Give 6 weeks notice for birthday invites

Give 6 weeks notice for birthday invites

I’ll admit it’s a bit ridiculous.

When I’m planning a birthday party for my kids, I’ll send the invitation out well in advance. In fact, I’ll send out notice so many weeks in advance, even wedding invites don’t get mailed that early.

I was never sure whether I was doing the right thing. What is the etiquette on kids’ birthday party invitations? How much notice do you need to give? Kids these days are busy—over scheduled, even—so if you want your child’s friends to attend you’ve got to give parents ample notice, right?

My son was recently invited to a party by a mom who emailed parents a week in advance. One week! I realize that not everyone is a planner. Parents are busy, too. But with one week notice, my son is already busy. I tried to re-jig his schedule so he could be with his friends but was unable to back out of a previous commitment. Now I’m disappointed he has to miss out.

Birthday parties aren’t just a chance to eat cake and get a loot bag. They are an opportunity to bond with classmates and solidify friendships. They are a chance to gain independence and try something fun.

I’m not going to make a big deal of this situation, but it did make me wonder how much notice is appropriate for a kid’s birthday party. There are no rules, so every parent is entitled to make their own decisions. My opinion is that parents should give at least six weeks notice. What do you think?


Reply to
  • HeatherR

    We don't have birthday parties for our kids but all of the invitations they have received have only had one or two weeks notice. The most notice we've ever been given was three weeks.

    • Noahsmum

      I've gotten an invite for a 6 year old party about 5 weeks before the date so another 2 weeks to go.  I think it's ridiculous.  

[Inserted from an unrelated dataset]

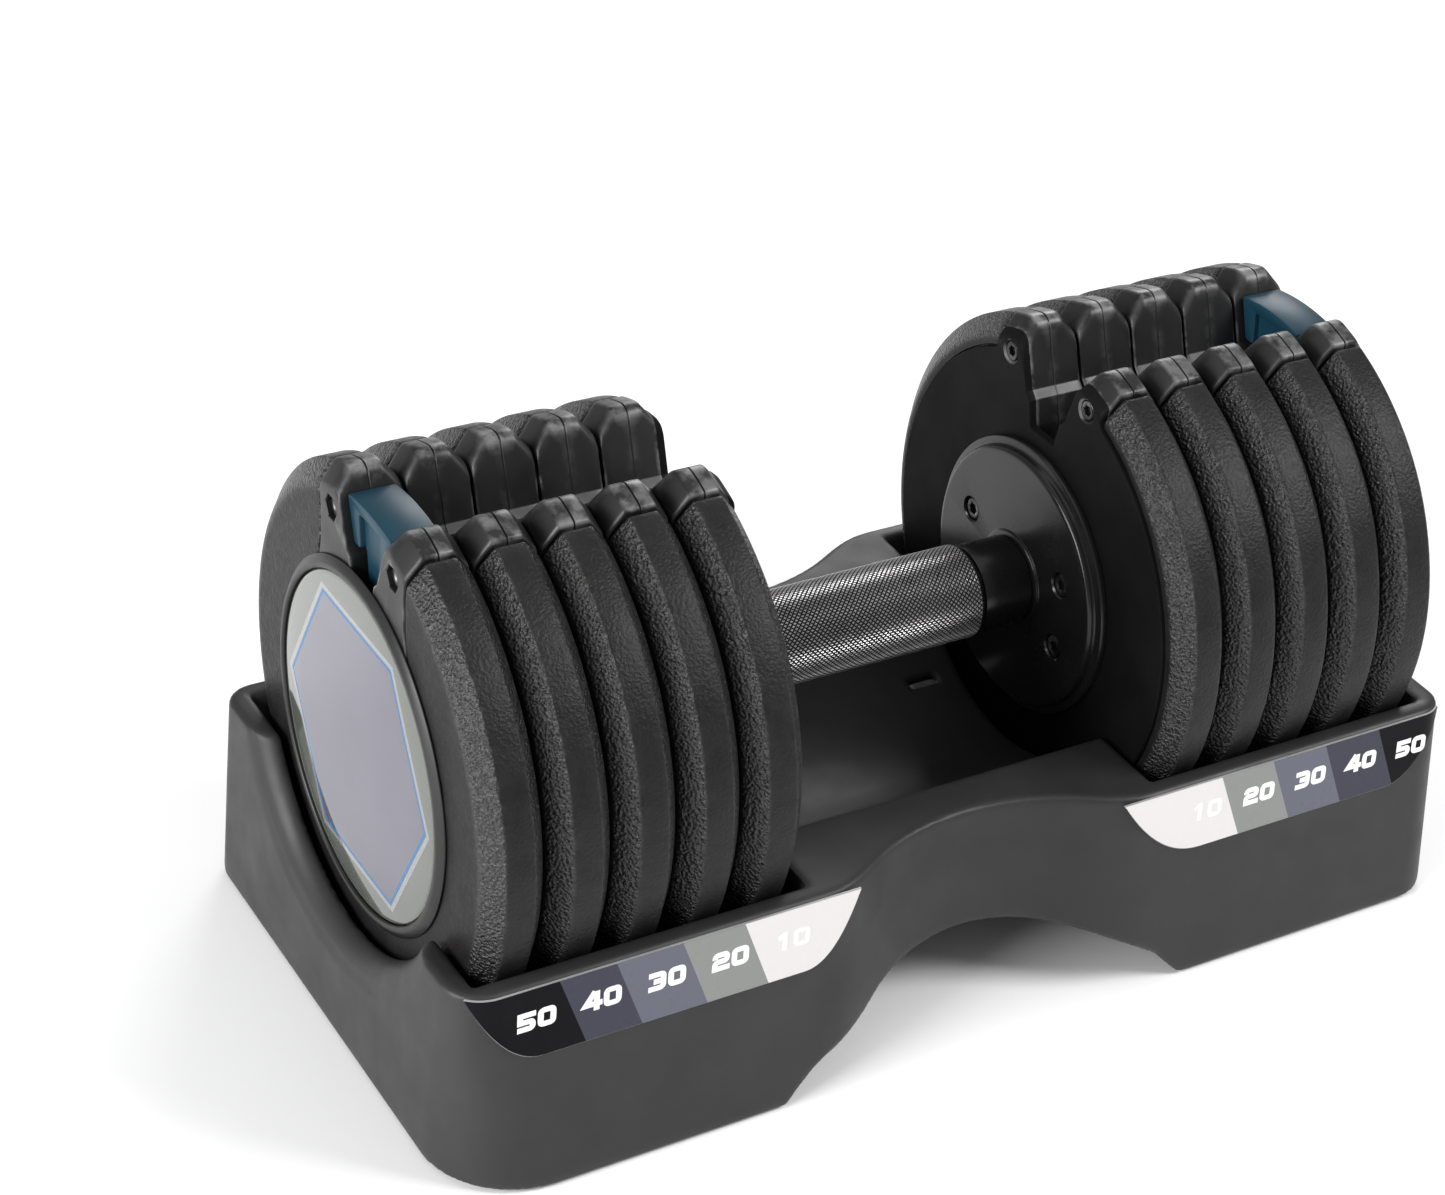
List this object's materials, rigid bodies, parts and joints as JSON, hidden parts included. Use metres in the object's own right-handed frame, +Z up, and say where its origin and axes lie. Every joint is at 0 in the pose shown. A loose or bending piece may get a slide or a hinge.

      Sure most get booked up and etc but I know other kids are also trying to get the same dates and etc. I think 3 weeks is more than enough.

      • Cjones

        Two - three weeks. Any less don't expect anyone, any more and you come across as pretentious forcing people to hang into that date for so long. Of course to begin with, close friends etc are advised / consulted as to which dates would be best to avoid disappointment!

        • ringwood

          2-3 weeks is plenty. Six weeks is way too long. I would hope that the average kid wouldn't be so over-scheduled that they would be forced to miss a friend's party, given ample notice.

          • Tjmom

            I have just sent out invites to my kids’ birthday party 5 weeks in advance, and asked to RSVP 10 days before the actual party date.

            I don’t understand what is so pretentious about it. We just want to be able to plan ahead. We want to know who is all coming, so we can plan food and drinks better (some kids have dietary restriction), and I want to be able to give some thoughts to the loot bag content, rather than just distributing random stuff from dollar stores. If time allows, i would like to gift the children something customized for each, hoping that it makes tehm feel special.

            If people can’t come, then that is fine by us. They are surely not forced to come just because I gave long advanced notice to our party. The goal of sending out advanced invitation is not to force people to come.

            Our weekend calendar often fills in weeks in advance, so I agree with the author of the article. Giving 6 weeks notice, if you can, sounds like a considerable thing to do.